Give back the lines exactly, from the first one to the line with "return box((x - thick, SPOOL_Y", both ends included.

----

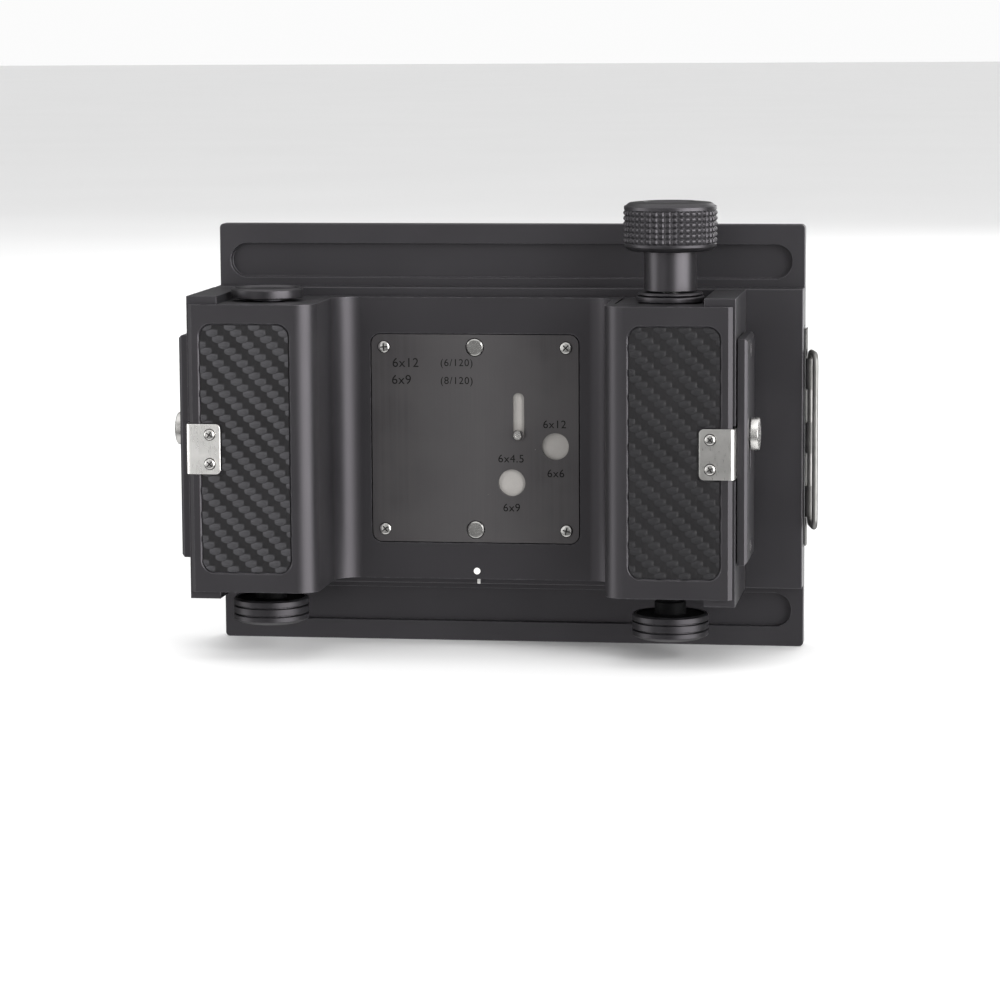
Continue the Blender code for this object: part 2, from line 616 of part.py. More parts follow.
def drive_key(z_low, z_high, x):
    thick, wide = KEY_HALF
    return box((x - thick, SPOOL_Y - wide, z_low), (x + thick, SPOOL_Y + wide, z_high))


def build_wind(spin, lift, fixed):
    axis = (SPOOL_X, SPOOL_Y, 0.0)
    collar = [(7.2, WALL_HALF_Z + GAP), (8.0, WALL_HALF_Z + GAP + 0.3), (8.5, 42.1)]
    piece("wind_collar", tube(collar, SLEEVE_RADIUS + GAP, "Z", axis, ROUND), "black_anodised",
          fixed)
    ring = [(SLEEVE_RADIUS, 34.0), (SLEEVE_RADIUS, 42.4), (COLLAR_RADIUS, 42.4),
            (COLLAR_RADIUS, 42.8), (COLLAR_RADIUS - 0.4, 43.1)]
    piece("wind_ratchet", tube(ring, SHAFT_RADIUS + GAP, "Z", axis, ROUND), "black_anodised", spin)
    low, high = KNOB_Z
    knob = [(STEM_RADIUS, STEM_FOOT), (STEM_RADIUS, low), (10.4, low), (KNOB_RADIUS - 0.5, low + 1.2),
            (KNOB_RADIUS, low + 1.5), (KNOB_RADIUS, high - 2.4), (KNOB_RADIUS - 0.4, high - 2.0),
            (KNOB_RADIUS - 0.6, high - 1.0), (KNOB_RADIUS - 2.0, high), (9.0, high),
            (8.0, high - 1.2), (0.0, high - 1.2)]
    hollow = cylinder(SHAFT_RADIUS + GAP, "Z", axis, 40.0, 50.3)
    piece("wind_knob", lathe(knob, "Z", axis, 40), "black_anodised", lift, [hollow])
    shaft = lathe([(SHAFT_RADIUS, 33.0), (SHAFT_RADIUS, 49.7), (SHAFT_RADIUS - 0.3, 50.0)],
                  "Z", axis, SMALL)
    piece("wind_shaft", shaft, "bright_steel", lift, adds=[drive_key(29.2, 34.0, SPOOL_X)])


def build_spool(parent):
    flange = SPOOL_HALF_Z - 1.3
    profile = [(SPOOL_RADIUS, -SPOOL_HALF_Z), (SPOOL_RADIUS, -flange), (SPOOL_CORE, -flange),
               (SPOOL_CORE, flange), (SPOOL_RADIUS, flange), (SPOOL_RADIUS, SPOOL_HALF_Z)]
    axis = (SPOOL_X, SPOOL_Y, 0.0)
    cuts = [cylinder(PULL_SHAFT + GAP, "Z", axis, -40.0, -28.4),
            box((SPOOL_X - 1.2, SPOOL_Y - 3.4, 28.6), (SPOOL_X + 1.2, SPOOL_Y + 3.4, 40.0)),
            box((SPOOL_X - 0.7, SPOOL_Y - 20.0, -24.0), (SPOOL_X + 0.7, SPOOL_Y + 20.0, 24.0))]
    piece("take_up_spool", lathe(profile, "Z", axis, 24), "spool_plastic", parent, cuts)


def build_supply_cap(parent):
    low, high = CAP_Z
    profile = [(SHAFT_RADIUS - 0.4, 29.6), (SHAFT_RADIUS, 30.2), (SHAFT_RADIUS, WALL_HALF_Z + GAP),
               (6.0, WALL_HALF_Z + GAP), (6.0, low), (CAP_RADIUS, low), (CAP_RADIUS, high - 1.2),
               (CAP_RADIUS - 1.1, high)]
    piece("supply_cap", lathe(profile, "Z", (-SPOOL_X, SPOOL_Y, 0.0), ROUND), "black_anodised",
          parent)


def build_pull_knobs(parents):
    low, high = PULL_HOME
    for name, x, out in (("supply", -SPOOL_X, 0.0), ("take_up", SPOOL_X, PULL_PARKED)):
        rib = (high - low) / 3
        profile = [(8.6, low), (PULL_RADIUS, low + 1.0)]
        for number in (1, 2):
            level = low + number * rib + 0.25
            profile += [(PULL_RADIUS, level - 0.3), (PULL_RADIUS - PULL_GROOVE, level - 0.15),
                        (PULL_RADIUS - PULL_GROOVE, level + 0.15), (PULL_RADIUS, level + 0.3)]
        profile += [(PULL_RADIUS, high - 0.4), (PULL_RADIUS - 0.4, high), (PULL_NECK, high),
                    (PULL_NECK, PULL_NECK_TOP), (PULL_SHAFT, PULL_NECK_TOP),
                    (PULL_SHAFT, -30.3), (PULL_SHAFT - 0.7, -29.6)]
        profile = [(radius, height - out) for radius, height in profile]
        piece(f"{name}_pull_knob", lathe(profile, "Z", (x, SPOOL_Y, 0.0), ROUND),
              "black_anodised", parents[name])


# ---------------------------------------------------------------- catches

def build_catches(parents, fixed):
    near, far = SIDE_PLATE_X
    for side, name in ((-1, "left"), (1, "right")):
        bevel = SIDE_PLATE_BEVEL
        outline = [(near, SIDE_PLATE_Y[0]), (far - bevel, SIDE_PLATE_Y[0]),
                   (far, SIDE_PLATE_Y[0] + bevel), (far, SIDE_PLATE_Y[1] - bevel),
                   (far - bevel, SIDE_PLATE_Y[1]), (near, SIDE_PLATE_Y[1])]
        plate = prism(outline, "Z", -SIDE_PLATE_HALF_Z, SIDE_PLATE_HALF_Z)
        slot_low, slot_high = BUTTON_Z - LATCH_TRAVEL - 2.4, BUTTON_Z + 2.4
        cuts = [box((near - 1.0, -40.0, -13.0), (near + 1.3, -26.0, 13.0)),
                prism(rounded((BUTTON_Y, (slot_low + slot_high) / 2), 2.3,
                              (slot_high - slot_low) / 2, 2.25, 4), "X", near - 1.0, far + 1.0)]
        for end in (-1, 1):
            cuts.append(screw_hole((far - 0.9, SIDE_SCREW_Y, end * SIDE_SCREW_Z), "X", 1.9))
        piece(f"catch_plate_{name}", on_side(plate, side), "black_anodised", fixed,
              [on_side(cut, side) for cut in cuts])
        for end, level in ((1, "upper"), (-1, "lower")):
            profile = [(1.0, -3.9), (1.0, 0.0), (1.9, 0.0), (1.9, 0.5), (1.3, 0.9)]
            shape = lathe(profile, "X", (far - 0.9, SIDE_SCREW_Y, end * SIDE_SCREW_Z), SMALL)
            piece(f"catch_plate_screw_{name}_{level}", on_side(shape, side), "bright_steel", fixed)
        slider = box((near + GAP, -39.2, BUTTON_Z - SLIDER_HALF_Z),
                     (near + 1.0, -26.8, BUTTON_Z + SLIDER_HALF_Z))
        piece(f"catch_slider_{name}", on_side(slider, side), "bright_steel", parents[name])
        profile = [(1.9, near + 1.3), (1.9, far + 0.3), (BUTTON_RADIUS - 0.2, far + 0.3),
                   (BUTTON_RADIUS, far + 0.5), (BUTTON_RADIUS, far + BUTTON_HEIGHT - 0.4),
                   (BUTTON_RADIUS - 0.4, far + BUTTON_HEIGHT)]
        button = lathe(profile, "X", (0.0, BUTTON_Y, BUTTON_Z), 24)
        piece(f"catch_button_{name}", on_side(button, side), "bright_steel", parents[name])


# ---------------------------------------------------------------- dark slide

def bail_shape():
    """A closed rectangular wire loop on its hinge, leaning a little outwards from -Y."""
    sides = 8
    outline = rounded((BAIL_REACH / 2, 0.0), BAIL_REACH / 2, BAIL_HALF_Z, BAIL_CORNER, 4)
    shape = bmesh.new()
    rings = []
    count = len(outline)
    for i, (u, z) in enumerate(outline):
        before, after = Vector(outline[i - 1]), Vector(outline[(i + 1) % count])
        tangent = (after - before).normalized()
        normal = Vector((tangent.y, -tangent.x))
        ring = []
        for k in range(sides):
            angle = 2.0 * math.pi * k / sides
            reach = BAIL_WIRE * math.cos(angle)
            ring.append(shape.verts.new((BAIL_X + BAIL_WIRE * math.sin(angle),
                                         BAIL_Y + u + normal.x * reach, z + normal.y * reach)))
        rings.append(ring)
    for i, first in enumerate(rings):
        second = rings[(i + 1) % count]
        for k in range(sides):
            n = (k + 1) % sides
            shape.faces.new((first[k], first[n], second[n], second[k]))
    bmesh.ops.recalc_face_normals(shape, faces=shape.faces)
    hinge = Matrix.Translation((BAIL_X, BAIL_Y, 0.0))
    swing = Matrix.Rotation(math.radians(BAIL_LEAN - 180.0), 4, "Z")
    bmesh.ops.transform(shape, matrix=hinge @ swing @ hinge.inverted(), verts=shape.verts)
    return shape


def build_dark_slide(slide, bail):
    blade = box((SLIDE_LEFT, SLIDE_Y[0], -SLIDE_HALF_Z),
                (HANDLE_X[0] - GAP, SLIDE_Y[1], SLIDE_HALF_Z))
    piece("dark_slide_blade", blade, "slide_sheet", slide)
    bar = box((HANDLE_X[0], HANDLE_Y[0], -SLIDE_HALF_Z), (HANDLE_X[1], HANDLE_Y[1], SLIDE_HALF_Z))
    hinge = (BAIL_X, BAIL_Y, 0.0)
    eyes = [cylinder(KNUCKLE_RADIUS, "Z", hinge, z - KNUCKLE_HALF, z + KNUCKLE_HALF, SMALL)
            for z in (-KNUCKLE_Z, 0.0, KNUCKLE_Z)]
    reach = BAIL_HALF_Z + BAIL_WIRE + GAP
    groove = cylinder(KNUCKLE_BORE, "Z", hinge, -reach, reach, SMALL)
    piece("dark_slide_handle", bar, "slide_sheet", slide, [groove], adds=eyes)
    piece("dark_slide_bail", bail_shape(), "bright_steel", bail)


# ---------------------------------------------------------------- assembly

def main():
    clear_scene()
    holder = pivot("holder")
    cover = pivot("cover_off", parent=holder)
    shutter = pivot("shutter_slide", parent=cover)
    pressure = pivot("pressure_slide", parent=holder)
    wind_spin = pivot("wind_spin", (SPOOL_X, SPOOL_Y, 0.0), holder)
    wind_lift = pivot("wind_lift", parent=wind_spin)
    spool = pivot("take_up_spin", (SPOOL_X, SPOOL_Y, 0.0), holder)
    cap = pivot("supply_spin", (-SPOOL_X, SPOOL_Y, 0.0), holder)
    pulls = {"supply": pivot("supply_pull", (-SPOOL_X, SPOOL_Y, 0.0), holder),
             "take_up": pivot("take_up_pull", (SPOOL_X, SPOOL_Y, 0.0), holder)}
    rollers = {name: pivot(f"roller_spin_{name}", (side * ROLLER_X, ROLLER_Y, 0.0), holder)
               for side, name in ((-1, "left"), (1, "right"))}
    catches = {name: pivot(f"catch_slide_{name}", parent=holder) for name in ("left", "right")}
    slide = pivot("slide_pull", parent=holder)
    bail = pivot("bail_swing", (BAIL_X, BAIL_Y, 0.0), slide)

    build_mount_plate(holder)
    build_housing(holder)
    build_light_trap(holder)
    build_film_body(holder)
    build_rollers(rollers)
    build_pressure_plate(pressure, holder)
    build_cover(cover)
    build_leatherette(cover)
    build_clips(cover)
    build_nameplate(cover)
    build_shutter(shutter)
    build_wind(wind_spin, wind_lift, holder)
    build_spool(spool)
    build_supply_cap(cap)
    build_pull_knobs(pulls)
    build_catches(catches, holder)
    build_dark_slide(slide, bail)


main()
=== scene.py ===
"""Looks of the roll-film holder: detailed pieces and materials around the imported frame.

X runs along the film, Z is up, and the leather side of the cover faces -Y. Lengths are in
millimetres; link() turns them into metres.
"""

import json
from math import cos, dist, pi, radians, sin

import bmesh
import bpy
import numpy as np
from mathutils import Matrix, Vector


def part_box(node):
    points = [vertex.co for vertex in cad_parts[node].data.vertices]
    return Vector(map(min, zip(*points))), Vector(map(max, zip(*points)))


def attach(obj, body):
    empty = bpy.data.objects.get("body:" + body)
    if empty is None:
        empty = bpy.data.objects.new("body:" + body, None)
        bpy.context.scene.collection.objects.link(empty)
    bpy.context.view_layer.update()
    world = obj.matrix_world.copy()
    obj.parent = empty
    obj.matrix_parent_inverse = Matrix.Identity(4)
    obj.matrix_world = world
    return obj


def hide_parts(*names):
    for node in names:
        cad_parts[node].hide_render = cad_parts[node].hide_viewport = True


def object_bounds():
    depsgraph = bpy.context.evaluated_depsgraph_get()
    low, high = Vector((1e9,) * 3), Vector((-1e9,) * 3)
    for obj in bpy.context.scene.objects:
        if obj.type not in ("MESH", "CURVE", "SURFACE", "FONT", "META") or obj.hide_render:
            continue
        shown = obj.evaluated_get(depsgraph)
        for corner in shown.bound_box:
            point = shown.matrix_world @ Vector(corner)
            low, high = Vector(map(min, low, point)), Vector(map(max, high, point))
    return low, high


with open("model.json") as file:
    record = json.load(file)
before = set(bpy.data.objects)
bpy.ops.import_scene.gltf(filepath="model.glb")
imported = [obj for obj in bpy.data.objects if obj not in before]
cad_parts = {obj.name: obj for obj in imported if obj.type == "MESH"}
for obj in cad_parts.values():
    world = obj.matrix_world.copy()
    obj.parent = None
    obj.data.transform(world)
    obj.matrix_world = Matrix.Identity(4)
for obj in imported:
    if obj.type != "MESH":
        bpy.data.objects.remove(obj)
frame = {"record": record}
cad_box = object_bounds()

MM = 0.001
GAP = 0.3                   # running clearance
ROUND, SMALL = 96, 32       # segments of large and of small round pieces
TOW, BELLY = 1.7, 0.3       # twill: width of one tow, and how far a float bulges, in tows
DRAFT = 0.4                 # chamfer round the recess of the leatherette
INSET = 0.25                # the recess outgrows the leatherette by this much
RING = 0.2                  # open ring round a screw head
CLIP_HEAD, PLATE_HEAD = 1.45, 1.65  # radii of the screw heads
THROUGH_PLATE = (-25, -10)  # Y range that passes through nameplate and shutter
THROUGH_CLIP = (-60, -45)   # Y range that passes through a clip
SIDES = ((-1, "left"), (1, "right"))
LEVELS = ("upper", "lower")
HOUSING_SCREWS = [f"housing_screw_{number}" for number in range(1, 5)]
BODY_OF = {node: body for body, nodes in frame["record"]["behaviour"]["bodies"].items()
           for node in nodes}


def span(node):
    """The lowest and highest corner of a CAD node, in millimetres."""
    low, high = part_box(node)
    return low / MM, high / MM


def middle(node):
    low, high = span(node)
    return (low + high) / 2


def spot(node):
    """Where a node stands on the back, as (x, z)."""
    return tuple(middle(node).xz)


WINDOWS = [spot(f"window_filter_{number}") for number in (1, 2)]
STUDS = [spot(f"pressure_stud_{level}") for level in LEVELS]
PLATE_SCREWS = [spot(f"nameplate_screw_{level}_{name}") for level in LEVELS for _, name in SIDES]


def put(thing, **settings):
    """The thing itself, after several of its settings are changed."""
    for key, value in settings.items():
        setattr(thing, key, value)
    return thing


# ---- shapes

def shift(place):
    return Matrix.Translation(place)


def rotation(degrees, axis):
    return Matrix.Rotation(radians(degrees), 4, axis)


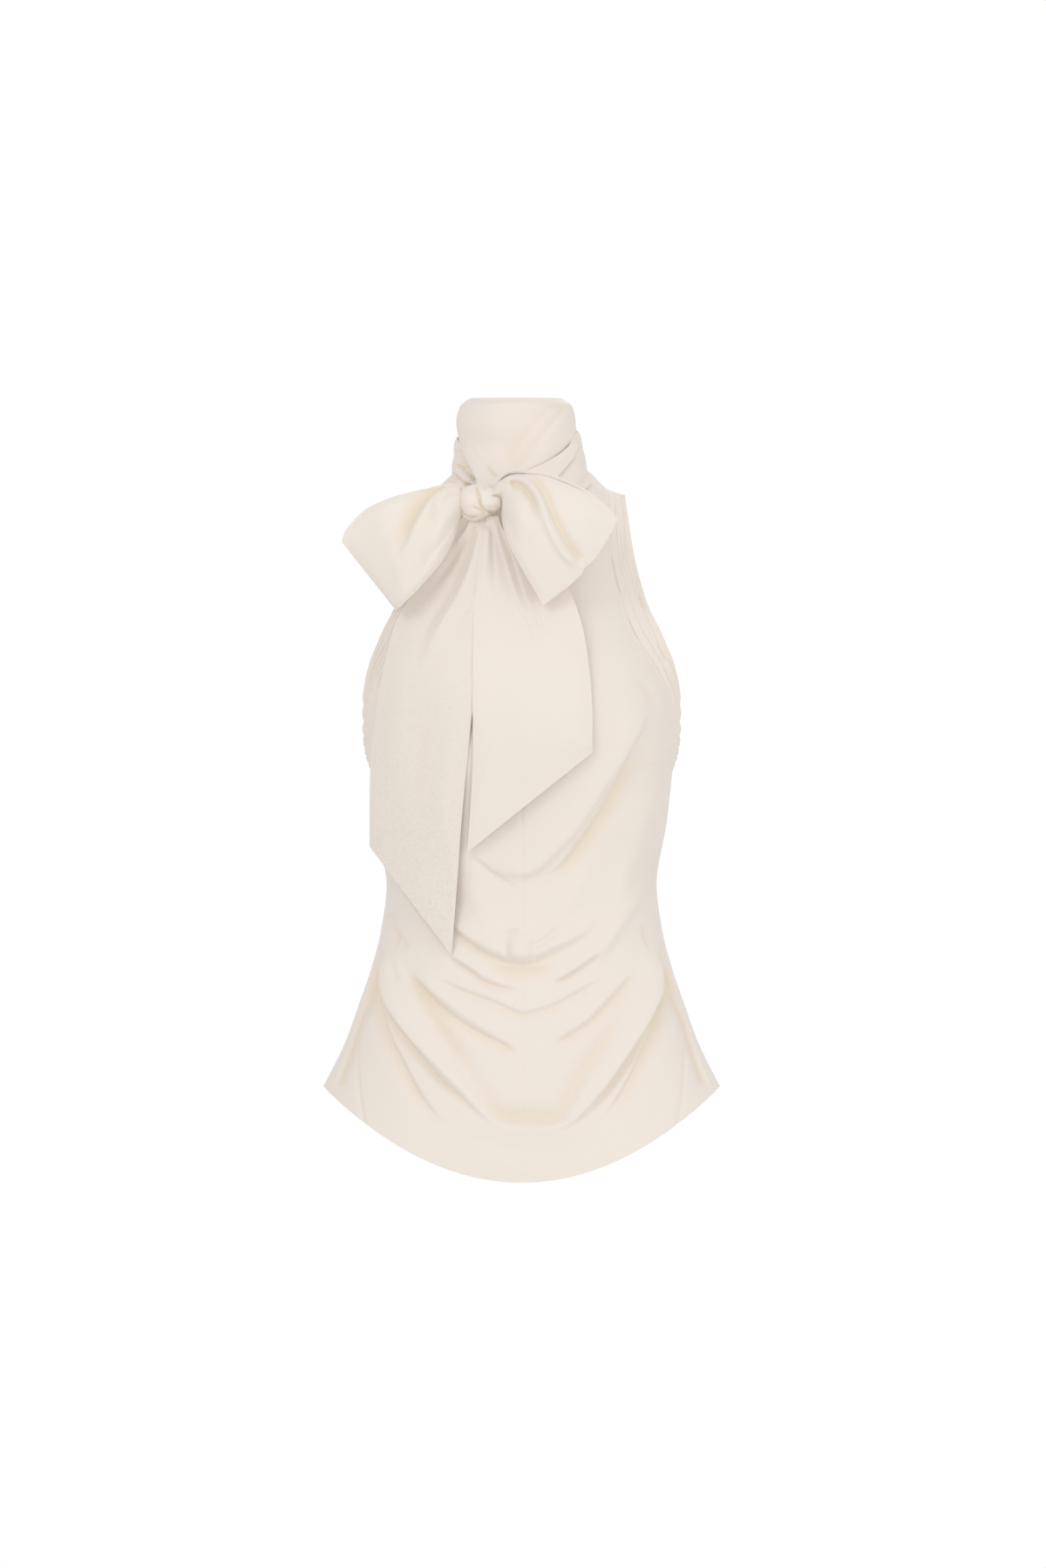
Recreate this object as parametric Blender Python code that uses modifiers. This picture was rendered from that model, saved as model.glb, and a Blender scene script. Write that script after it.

----

- _In response_:
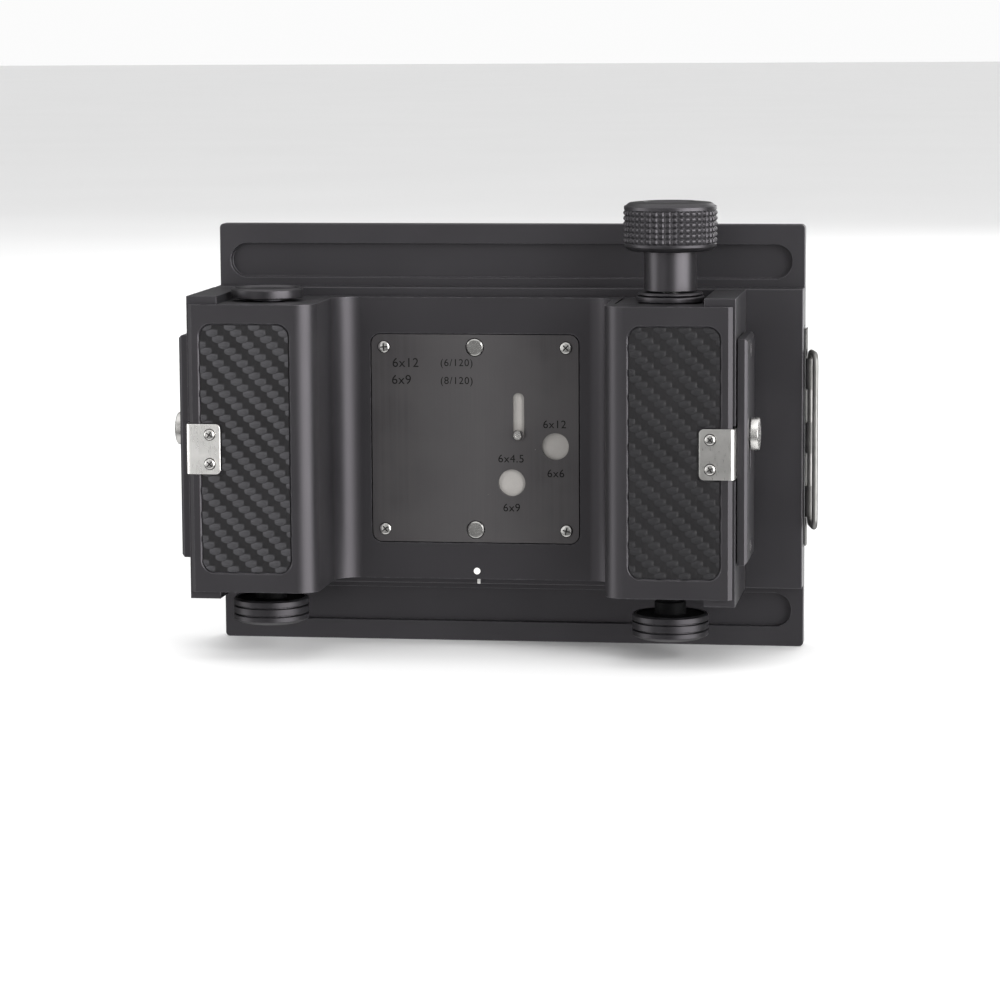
Continue the Blender code for this object: part 2, from line 616 of part.py. More parts follow.
def drive_key(z_low, z_high, x):
    thick, wide = KEY_HALF
    return box((x - thick, SPOOL_Y - wide, z_low), (x + thick, SPOOL_Y + wide, z_high))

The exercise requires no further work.